As if this were not bad enough, senior Gazprom executives said on December 18 that the January-to-March price for Ukraine’s gas would be around $310 per thousand cubic meters. Ukraine’s government anticipated the overall price for 2010 to be $280 for a thousand cubic meters (in the fourth quarter of 2009, it paid $200). This price hike reflects the end of a 20 percent price rebate period and the fact that oil prices have hovered around $70 a barrel in the recent months.
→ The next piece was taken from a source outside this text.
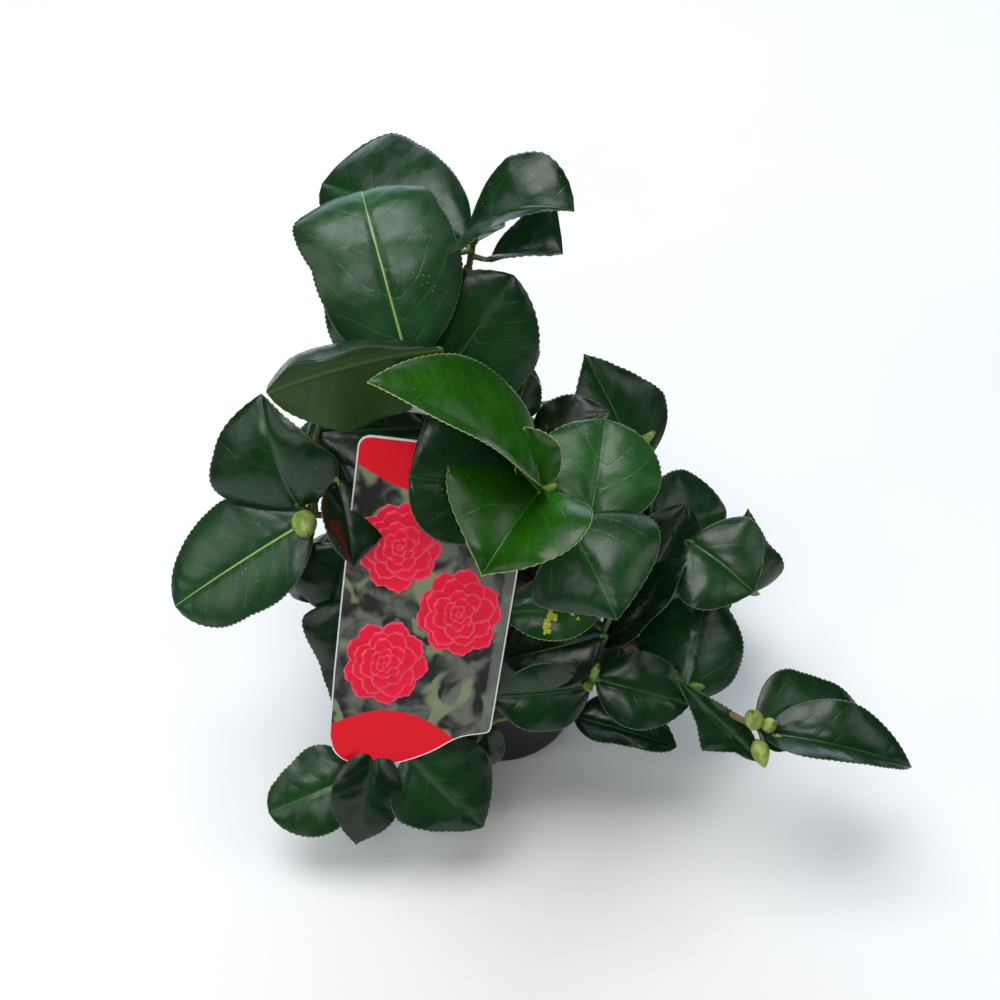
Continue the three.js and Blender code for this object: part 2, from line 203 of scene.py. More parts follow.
def leafMaterial(name, tone):
    # cuticle over a dark blade with painted shade towards its margin: a broad soft gloss, faint curved veins
    # and fine pale teeth at the edge
    material, tree, shader = startMaterial(name)
    place = addNode(tree, "ShaderNodeAttribute", {"attribute_name": "leafPlace"})
    split = addNode(tree, "ShaderNodeSeparateXYZ", {0: place.outputs["Vector"]})
    across = addNode(tree, "ShaderNodeMath", {"operation": "ABSOLUTE", 0: split})
    along, edge = split.outputs[1], split.outputs[2]
    here = addNode(tree, "ShaderNodeTexCoord").outputs["Object"]
    cloud = addNode(tree, "ShaderNodeTexNoise", {"Scale": 55.0, "Detail": 4.0, "Vector": here})  # 18 mm
    patches = addNode(tree, "ShaderNodeMapRange", {**smoothStep, 0: cloud, 1: 0.3, 2: 0.7, 3: 0.35, 4: 1})
    # painted shade: the blade grows darker over its last 13 mm to the margin, on top of the random tone
    # patches
    paintedEdgeShade = addNode(tree, "ShaderNodeMapRange", {**smoothStep, 0: edge, 1: 0.0, 2: 13.0, 3: 0.3, 4: 1})
    light = addNode(tree, "ShaderNodeMath", {"operation": "MULTIPLY", 0: patches, 1: paintedEdgeShade})
    colour = addNode(tree, "ShaderNodeMix", {
        "data_type": "RGBA", 0: light, 6: toLinear(tone["shade"]), 7: toLinear(tone["blade"])}).outputs[2]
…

If Naftogaz Ukraine misses the next monthly payment deadline of January 7, the consequences will be dire. Gas agreements signed between Gazprom and Naftogaz in January of 2009 incorporate a dangerous tripwire: should Naftogaz fail to pay on time, Gazprom will have the right to demand 100 percent prepayment starting the following month. This means that were Ukraine to miss the payment in January by a day or more, Naftogaz would be obliged to pay double in February – post-payment for January and prepayment for February, plus fines of 0.03 percent of arrears per day, an impossible financial burden for the company.
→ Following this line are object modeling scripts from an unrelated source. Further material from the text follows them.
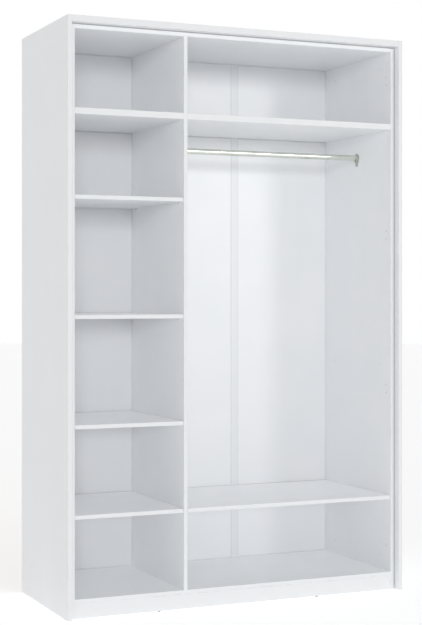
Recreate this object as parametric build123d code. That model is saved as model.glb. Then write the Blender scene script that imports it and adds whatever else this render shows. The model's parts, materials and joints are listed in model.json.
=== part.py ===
from build123d import *
import os

# Open wardrobe: an inner carcass with shelves and a hanging rail, inside an outer shell of two sides
# and a top that stand proud of it at the front. All sizes are in millimetres.
# The origin is on the ground, in the middle of the footprint. +X runs along the width, the front
# faces -Y, and +Z is up.

# Overall size of the boards.
overall_width = 1500.0
overall_depth = 600.0
overall_height = 2340.0

# Boards.
board_thickness = 16.0
outer_side_thickness = 18.0
outer_top_thickness = 25.0
fixed_shelf_thickness = 25.0
back_panel_thickness = 3.0
edge_radius = 1.0

# How the boards stand to each other.
shell_gap = 5.0
front_setback = 30.0
plinth_height = 62.0
glide_height = 3.0
shelf_back_gap = 3.0
loose_shelf_setback = 2.0
loose_shelf_side_gap = 1.0
back_panel_count = 3
panel_joint_gap = 1.0

# Levels: the fixed shelf hangs a set height below the ceiling, and each loose shelf's underside sits
# at a share of the clear height between the floor board and the fixed shelf.
top_compartment_height = 306.0
loose_shelf_levels = {
    "shelf_left_bottom": 0.164,
    "shelf_left_lower": 0.350,
    "shelf_left_middle": 0.577,
    "shelf_left_upper": 0.825,
    "shelf_right_bottom": 0.164,
}

# Plastic strip of H section that joins two back panels.
strip_width = 35.0
strip_wall = 1.0
strip_slot_clearance = 0.1
strip_end_clearance = 0.5

# Hanging rail and its two open saddles.
rail_diameter = 25.0
rail_wall = 1.2
rail_drop = 97.0
rail_end_gap = 1.0
saddle_clearance = 0.4
saddle_wall = 2.5
saddle_reach = 14.0
saddle_arm = 6.0
bracket_plate_thickness = 2.5
bracket_plate_margin = 4.5
bracket_lug_radius = 9.0
bracket_lug_drop = 30.0

# Clearances of drilled holes.
bore_clearance = 0.1
tip_clearance = 1.0

# Confirmat screws and dowels of the carcass joints.
joint_inset = 60.0
dowel_inset = 110.0
confirmat_head_radius = 5.0
confirmat_head_length = 3.0
confirmat_shank_radius = 3.5
confirmat_thread_radius = 2.5
confirmat_grip = 34.0
dowel_radius = 4.0
dowel_length = 30.0
dowel_skin = 6.0
plinth_dowel_shares = (-0.75, 0.0, 0.75)

# Cam fittings of the joints that may show no screw.
cam_inset = 150.0
cam_radius = 7.5
cam_setback = 34.0
cam_depth_past_bolt = 5.5
cam_slot_width = 1.6
cam_slot_depth = 2.0
cam_bolt_thread_radius = 2.5
cam_bolt_shank_radius = 3.0
cam_bolt_skin = 6.0
cam_bolt_overrun = 1.0
cam_notch_clearance = 0.4

# Shelf supports of the loose shelves: a barrel in the board and a wedge under the shelf.
support_inset = 50.0
support_hole_radius = 2.5
support_hole_web = 1.0
support_tip_gap = 0.5
support_width = 8.0
support_reach = 7.0
support_lip = 2.0
support_heel = 1.5
support_height = 9.0

# Pairs of holes for the mounting plates of door hinges.
hinge_line = 37.0
hinge_hole_radius = 2.5
hinge_hole_skin = 5.0
hinge_hole_spacing = 32.0
hinge_end_distance = 120.0
hinge_count = 4

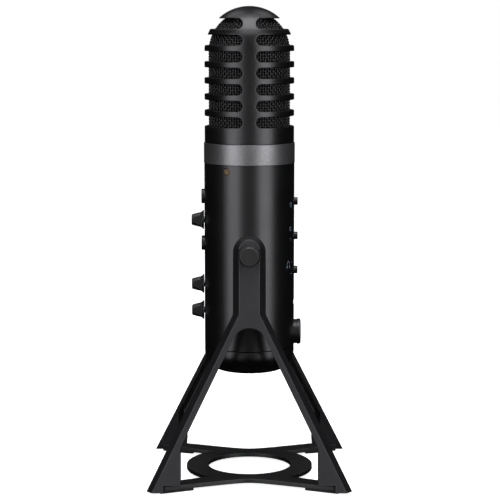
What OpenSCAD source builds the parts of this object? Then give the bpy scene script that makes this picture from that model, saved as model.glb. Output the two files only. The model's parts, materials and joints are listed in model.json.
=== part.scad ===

If Naftogaz trips this wire, it opens the door for Gazprom to gain a stake in the company, a long-held ambition. “There may have been some sort of ‘secret protocol’ signed by Putin and Tymoshenko,” said Mikhail Korchemkin of East European Gas Analysis referring to the gas agreement signed in January 2009. “It was obvious that the base price (for Russian gas) was too high.”

Yushchenko frequently claims that Tymoshenko has agreed to sacrifice Naftogaz to Gazprom in return for support through the election period. And the path toward doing this became a little simpler on Friday, December 18: Tymoshenko’s government transformed Naftogaz from a national company into a run-of-the-mill public company, making it easier for creditors to enforce claims against the company and for new investors to enter the stock. Perhaps this time, the conspiracy theorists do have a point.